Season one will feature four leading roles. Two are returning veterans of the war, who find work on the trains as porters, each lending a different approach to their fight for workers’ and civil rights. A third lead is the spouse of one of the veterans, who fights against gender discrimination in Little Burgundy. The fourth character is a singer trying to forward a career where advancement is hindered by racism.
“The Black experience had many locations because the railroad linked different communities,” says Foster. “What was happening in Louisiana, Tulsa and New York was happening in Montreal, Halifax and Vancouver.
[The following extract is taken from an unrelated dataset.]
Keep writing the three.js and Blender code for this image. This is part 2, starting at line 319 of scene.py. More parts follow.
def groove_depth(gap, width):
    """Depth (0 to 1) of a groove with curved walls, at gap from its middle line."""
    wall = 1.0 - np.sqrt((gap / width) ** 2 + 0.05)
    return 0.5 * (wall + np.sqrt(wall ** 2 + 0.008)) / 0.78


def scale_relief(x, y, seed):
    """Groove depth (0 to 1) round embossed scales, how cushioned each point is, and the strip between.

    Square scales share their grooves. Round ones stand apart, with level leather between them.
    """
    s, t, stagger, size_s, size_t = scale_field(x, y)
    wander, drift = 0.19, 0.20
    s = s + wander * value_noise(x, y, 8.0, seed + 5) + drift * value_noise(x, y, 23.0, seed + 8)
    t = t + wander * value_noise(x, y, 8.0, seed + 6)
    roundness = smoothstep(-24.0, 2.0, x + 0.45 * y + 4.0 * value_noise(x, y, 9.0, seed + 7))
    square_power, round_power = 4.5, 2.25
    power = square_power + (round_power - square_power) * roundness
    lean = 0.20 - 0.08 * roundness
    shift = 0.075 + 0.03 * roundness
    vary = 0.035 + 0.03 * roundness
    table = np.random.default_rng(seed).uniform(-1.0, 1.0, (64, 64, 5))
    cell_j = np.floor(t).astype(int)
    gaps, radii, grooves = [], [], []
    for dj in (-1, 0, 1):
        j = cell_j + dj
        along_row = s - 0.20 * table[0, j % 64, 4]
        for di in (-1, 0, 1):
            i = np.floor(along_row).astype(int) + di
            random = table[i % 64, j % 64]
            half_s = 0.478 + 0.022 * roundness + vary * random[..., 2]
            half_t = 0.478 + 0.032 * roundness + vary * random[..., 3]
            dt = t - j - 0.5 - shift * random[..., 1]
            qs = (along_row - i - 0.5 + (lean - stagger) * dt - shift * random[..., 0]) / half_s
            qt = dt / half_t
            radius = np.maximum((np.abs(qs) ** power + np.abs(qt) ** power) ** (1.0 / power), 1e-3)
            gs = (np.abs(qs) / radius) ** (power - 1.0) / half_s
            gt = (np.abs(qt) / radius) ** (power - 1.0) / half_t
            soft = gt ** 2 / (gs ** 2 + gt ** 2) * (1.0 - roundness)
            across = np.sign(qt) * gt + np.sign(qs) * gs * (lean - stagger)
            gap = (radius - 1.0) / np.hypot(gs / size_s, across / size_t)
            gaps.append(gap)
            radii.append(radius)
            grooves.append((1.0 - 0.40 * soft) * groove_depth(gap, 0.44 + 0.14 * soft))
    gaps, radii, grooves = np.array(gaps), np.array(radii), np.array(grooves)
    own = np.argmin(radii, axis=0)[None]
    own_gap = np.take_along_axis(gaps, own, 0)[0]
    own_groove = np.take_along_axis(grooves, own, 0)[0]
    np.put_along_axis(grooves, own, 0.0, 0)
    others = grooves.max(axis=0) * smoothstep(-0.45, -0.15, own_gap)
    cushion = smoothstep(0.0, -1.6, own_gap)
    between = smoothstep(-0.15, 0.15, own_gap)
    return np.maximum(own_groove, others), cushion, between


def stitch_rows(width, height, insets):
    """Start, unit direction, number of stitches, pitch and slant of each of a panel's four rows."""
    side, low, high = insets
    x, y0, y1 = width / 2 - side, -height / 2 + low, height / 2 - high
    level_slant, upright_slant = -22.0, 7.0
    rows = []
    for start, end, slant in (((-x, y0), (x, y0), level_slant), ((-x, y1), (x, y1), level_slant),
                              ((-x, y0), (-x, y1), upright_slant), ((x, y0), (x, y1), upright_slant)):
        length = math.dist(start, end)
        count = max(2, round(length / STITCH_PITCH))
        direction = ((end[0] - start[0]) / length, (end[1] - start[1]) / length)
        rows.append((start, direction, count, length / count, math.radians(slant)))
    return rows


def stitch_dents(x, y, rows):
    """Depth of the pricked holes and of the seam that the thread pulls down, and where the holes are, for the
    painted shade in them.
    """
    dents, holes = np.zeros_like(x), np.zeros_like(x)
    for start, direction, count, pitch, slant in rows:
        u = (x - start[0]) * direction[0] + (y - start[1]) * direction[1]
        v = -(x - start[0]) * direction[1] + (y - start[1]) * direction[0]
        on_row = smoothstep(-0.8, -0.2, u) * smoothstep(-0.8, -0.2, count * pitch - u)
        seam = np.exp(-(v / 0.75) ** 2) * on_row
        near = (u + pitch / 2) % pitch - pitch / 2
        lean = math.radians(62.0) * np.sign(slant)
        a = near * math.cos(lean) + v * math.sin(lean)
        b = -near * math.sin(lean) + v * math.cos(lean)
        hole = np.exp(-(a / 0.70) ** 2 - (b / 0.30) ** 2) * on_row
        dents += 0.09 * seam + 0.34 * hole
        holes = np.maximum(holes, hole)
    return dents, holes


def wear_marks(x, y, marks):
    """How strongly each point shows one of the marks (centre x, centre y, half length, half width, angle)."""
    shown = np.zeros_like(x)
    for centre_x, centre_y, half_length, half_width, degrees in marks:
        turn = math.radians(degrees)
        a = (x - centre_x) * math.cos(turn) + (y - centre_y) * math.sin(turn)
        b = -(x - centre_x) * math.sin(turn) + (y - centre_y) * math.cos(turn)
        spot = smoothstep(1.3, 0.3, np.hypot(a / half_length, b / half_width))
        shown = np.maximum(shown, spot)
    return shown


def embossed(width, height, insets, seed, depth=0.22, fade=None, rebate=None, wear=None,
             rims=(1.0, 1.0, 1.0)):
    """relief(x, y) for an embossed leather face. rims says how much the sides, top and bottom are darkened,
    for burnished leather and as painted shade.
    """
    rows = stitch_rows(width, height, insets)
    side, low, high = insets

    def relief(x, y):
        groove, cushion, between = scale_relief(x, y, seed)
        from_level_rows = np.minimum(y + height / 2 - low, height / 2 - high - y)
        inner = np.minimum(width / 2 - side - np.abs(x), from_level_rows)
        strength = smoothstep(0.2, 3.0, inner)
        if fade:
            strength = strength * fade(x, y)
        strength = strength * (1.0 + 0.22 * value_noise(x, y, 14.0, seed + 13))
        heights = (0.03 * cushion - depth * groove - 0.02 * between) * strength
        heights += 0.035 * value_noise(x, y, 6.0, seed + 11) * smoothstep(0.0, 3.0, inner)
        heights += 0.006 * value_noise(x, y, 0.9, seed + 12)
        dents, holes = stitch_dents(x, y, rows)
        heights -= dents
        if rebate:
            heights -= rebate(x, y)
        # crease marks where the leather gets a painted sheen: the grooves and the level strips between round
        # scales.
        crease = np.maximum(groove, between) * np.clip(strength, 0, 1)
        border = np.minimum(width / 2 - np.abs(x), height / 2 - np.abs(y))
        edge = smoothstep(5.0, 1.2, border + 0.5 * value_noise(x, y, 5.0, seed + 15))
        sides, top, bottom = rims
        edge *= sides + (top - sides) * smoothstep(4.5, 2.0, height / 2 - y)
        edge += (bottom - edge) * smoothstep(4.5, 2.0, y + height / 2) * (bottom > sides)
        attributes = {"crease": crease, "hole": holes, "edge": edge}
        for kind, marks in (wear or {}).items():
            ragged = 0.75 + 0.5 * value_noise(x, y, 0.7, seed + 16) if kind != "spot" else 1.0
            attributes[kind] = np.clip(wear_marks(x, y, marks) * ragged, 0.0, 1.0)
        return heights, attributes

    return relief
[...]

“The porters lived in those cities and they worked on the trains, and the trains brought together people and news from different communities. That’s how the Black experience was built across North America.”
And for Foster, that continental experience is critical — in fact, it’s the subject of his next book.
“When you look at the development of the Americas, the Canadian experience is not separate from the U.S. and the U.S. experience is not separate from the Canadian experience,” he says. “It could have gone very differently back in 1812, but I believe the Canadian experience is part of the American dream. And if you buy into the notion of the American dream, you see it really becomes a dream of the ‘Americas.’
“The fundamental way of life and the role slavery has played are part of a collective, lived experience for Black people,” he says. “What happened in New York happened in Toronto, and it happened in Jamaica, Barbados, Colombia, Argentina and elsewhere.
“They’re interchangeable.”
The story is one that Foster says also runs through Buffalo, a terminus for the Underground Railroad, and a city where Frederick Douglass lectured, and of jazz — the music so integral to the story of the porters.
“Buffalo is part of the porters’ story, a point where trains left for eastern and western Canada and other U.S. cities. That’s important to me,” says Foster. “It speaks to the centrality of Buffalo and being a professor at UB, where I have an opportunity to tell this story and inspire my students to do the same.”